What you need to know before quitting antidepressants

Things got nasty for Magie Serpica when she decided to quit Zoloft.

Serpica, a 38-year-old tattoo artist from West Brighton, SI, is no stranger to antidepressants. Since the age of 17, she’s cycled through various medications, including Paxil and Serzone, for diagnoses of acute depression, general anxiety and PTSD. But Zoloft, in particular, she says, caused her to gain weight, and it was making her joints hurt.

So she decided to go off the meds, following general guidelines for tapering — and was met with a litany of unpleasant symptoms, including nausea, extreme fatigue and a jarring phenomenon called “brain zaps,” which Serpica describes as a jolt to the brain.

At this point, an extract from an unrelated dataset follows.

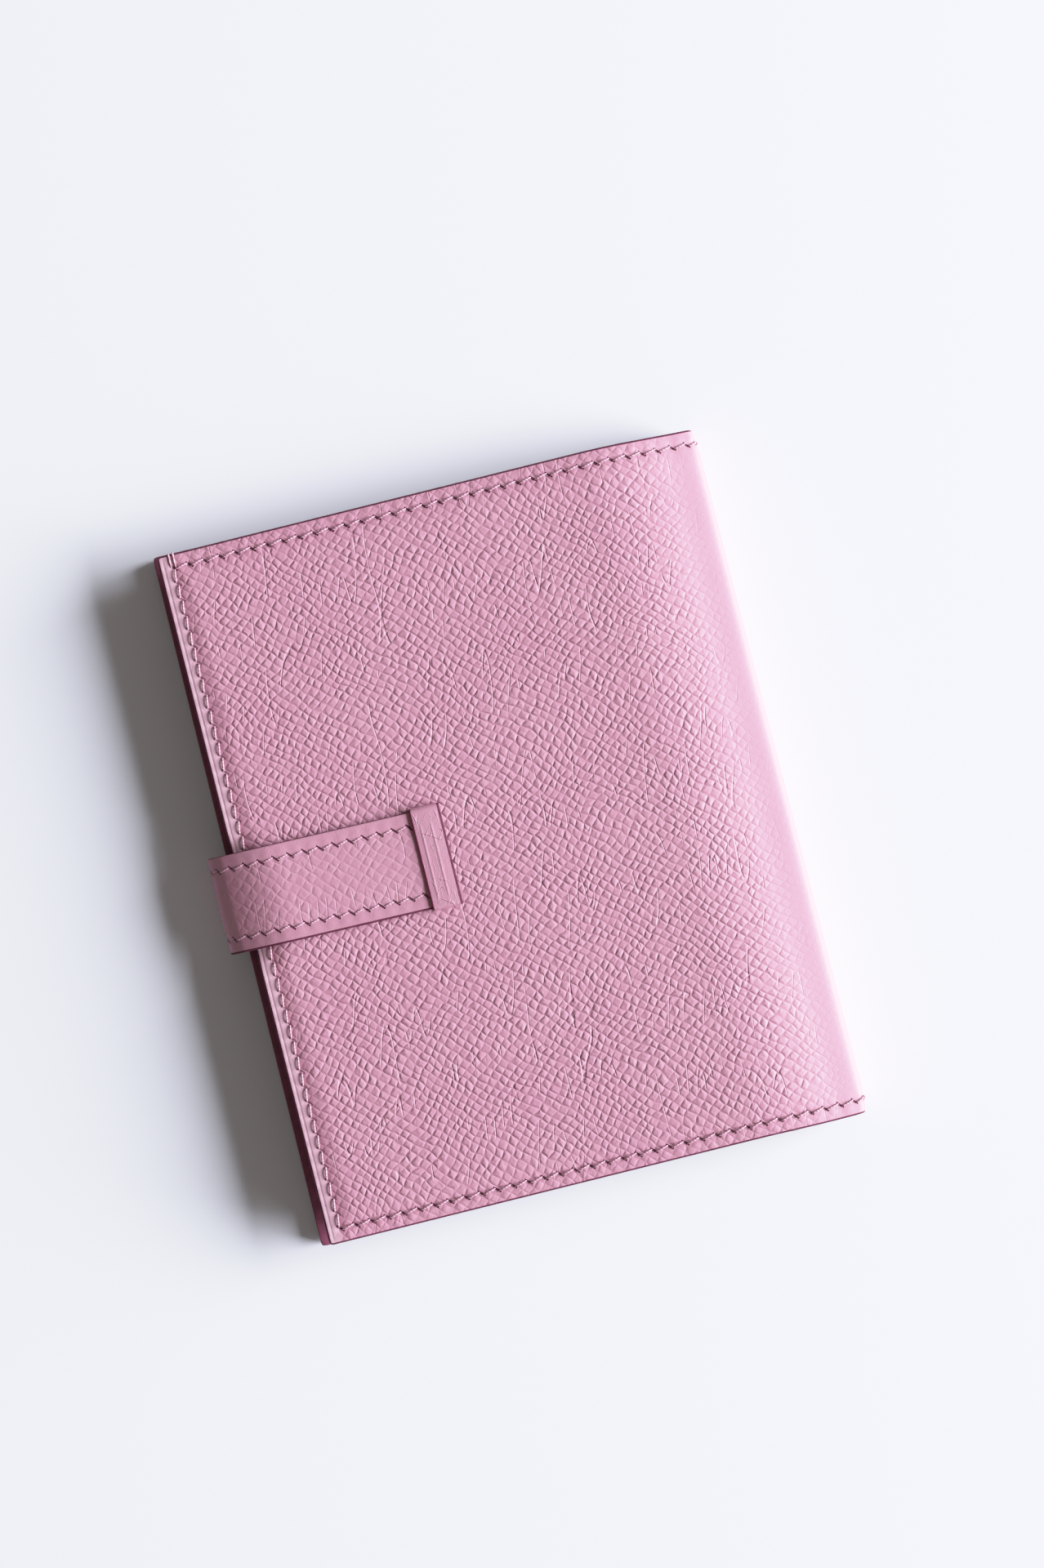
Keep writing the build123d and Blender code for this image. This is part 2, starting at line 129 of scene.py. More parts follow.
class Surface:
    """A node material in the making: its methods add nodes and give back their results as fields."""

    def __init__(self, name):
        self.material = bpy.data.materials.new(name)
        self.material.use_nodes = True
        self.tree = self.material.node_tree
        self.shader = next(n for n in self.tree.nodes if n.type == "BSDF_PRINCIPLED")

    def feed(self, socket, value):
        """Links a field to an input, or sets it to a plain value."""
        if isinstance(value, Field):
            self.tree.links.new(value.socket, socket)
        else:
            socket.default_value = (*value, 1.0) if socket.type == "RGBA" else value

    def node(self, kind, inputs=(), output=0, **settings):
        """The result of a new node, whose inputs are given by number or by name."""
        made = self.tree.nodes.new(kind)
        for key, value in settings.items():
            setattr(made, key, value)
        for key, value in inputs.items() if isinstance(inputs, dict) else enumerate(inputs):
            self.feed(made.inputs[key], value)
        return Field(self, made.outputs[output])

    def calc(self, operation, *values):
        """A math node's result."""
        return self.node("ShaderNodeMath", values, operation=operation)

    def vector(self, operation, *values):
        """A vector math node's result."""
        return self.node("ShaderNodeVectorMath", values, operation=operation)

    def split(self, value):
        """The three parts of a vector."""
        first = self.node("ShaderNodeSeparateXYZ", [value])
        return [Field(self, output) for output in first.socket.node.outputs]

    def ramp(self, value, low, high, start=0.0, end=1.0):
        """value from low to high, mapped smoothly to start and end."""
        inputs = {"Value": value, "From Min": low, "From Max": high, "To Min": start, "To Max": end}
        return self.node("ShaderNodeMapRange", inputs, "Result", interpolation_type="SMOOTHSTEP")

    def noise(self, where, scale, detail=2.0, rough=0.5, output=0):
        """Noise from 0 to 1."""
        inputs = {"Vector": where, "Scale": scale, "Detail": detail, "Roughness": rough}
        return self.node("ShaderNodeTexNoise", inputs, output, noise_dimensions="3D")

    def turned(self, where, degrees, scale):
        """Coordinates turned about Z and scaled."""
        inputs = {"Vector": where, "Rotation": (0, 0, math.radians(degrees)), "Scale": (1, 1, 1)}
        turn = self.node("ShaderNodeMapping", inputs, vector_type="POINT")
        return self.vector("MULTIPLY", turn, scale)

    def attribute(self, name, output="Vector"):
        """A value stored on the mesh's points."""
        return self.node("ShaderNodeAttribute", (), output, attribute_name=name)

    def own_place(self, scale):
        """The piece's own coordinates, scaled."""
        return self.vector("MULTIPLY", self.node("ShaderNodeTexCoord", (), "Object"), scale)

    def mixed(self, factor, first, second):
        """One colour mixed into another."""
        made = self.node("ShaderNodeMix", data_type="RGBA").socket.node
        inputs = {socket.identifier: socket for socket in made.inputs}
        for name, value in zip(("Factor_Float", "A_Color", "B_Color"), (factor, first, second)):
            self.feed(inputs[name], value)
        return Field(self, next(s for s in made.outputs if s.identifier == "Result_Color"))

    def finish(self, tone, rough, height=None, specular=0.5):
        """Ties the colour, the roughness and a height in mm to the shader, and gives the material."""
        if height is not None:
            inputs = {"Height": height, "Distance": MM, "Strength": 1.0}
            self.feed(self.shader.inputs["Normal"], self.node("ShaderNodeBump", inputs, "Normal"))
        self.feed(self.shader.inputs["Base Color"], tone)
        self.feed(self.shader.inputs["Roughness"], rough)
        self.shader.inputs["Specular IOR Level"].default_value = specular
        return self.material


# ---- the grain and the stitch holes ----
GRAIN_TURN = 45  # the long grooves run this many degrees off the hide's length
GRAIN_WOBBLE = 4.0  # how far the grooves stray over a broad patch
GRAIN_SHIVER = 1.35  # and within a few cells
ROW_SHIFT = 0.26  # each row of cells starts up to this share of a cell further on
HOLE_SLANTS = (-45, -42)  # the stitch holes' slant in the side rows and the end rows
HOLE_DEPTH = 0.25


def scattered(hide, first, second):
    """A number from 0 to 1 that depends on two whole numbers in no visible order."""
    place = hide.node("ShaderNodeCombineXYZ", [first, second])
    return hide.node("ShaderNodeTexWhiteNoise", [place], "Value", noise_dimensions="2D")


def grain_cells(hide, flat, spacing):
    """Rows of four-sided cells: distances to the long grooves and to the cross ones, and three shades."""
    warped = flat
    for scale, reach in ((0.055, GRAIN_WOBBLE), (0.30, GRAIN_SHIVER)):
        stray = hide.vector("SUBTRACT", hide.noise(flat, scale, 1.0, output="Color"), (0.5, 0.5, 0.5))
        warped = hide.vector("ADD", warped, hide.vector("MULTIPLY", stray, (reach, reach, 0.0)))
    along, across, _ = hide.split(hide.turned(warped, GRAIN_TURN, (1 / spacing, 1.04 / spacing, 0)))
    row = hide.calc("FLOOR", across)
    along = along + scattered(hide, row, 3.7) * ROW_SHIFT
    long_groove = hide.calc("ROUND", across)
    cross_groove = hide.calc("ROUND", along)
    shades = [scattered(hide, long_groove, 8.1), scattered(hide, cross_groove, row)]
    shades.append(scattered(hide, hide.calc("FLOOR", along), row))
    return abs(across - long_groove), abs(along - cross_groove), *shades


def creases(hide, flat, degrees, across, along, sparse):
    """Sparse long, gently curving creases, 1 in the crease and 0 elsewhere."""
    level = hide.noise(hide.turned(flat, degrees, (1 / across, 1 / along, 0)), 1.0, 0.0)
    line = hide.ramp(abs(level - 0.5), 0.004, 0.020, 1.0, 0.0)
    return line * hide.ramp(hide.noise(flat, 0.16, 1.0), sparse, sparse + 0.08)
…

“I remember having thoughts of, ‘Is this ever going to end?’ ” Serpica tells The Post. “I feel like doctors downplay withdrawal symptoms.”

A new paper suggests that her concerns are warranted. In the report, published in medical journal the Lancet Psychiatry this week, British psychiatrists Dr. Mark Horowitz and Dr. David Taylor argue that the standard recommendation for tapering off antidepressants — about four weeks under a physician’s guidance — is wildly misguided. They believe tapering should take months, not weeks, and consist of ever-smaller doses.

Doing so, they write, has “shown greater success in reducing withdrawal symptoms.”

That’s a big shift in thinking for the millions of Americans who take antidepressants.

But not all doctors are ready to buck the establishment standard.

“I think [the study authors] are exaggerating how pigheaded we are,” says Dr. James Kocsis, professor and psychiatrist at Weill Cornell Medicine and NewYork Presbyterian. “The research on this topic, as well as my own clinical experience, is that [extreme antidepressant withdrawal] occurs in a minority of patients.”

When patients do have difficulty weaning off the medication, Kocsis says, it’s been his experience that doctors “are very willing to modify the schedule . . . [and] work with people to go more slowly.”

But Serpica says her doctors led her to believe that “residual symptoms” of antidepressant withdrawal were no big deal. Moreover, they had never really talked with her about long-term goals in taking these drugs.

“If I had known coming off of Zoloft would be this hard, I’m not sure I would have started,” says Serpica, who hopes sharing her struggle will prevent others from making hasty decisions about their mental health. “Make sure you ask a lot of questions: Do the benefits outweigh the negative? … I wish I would have known how intense it would be.”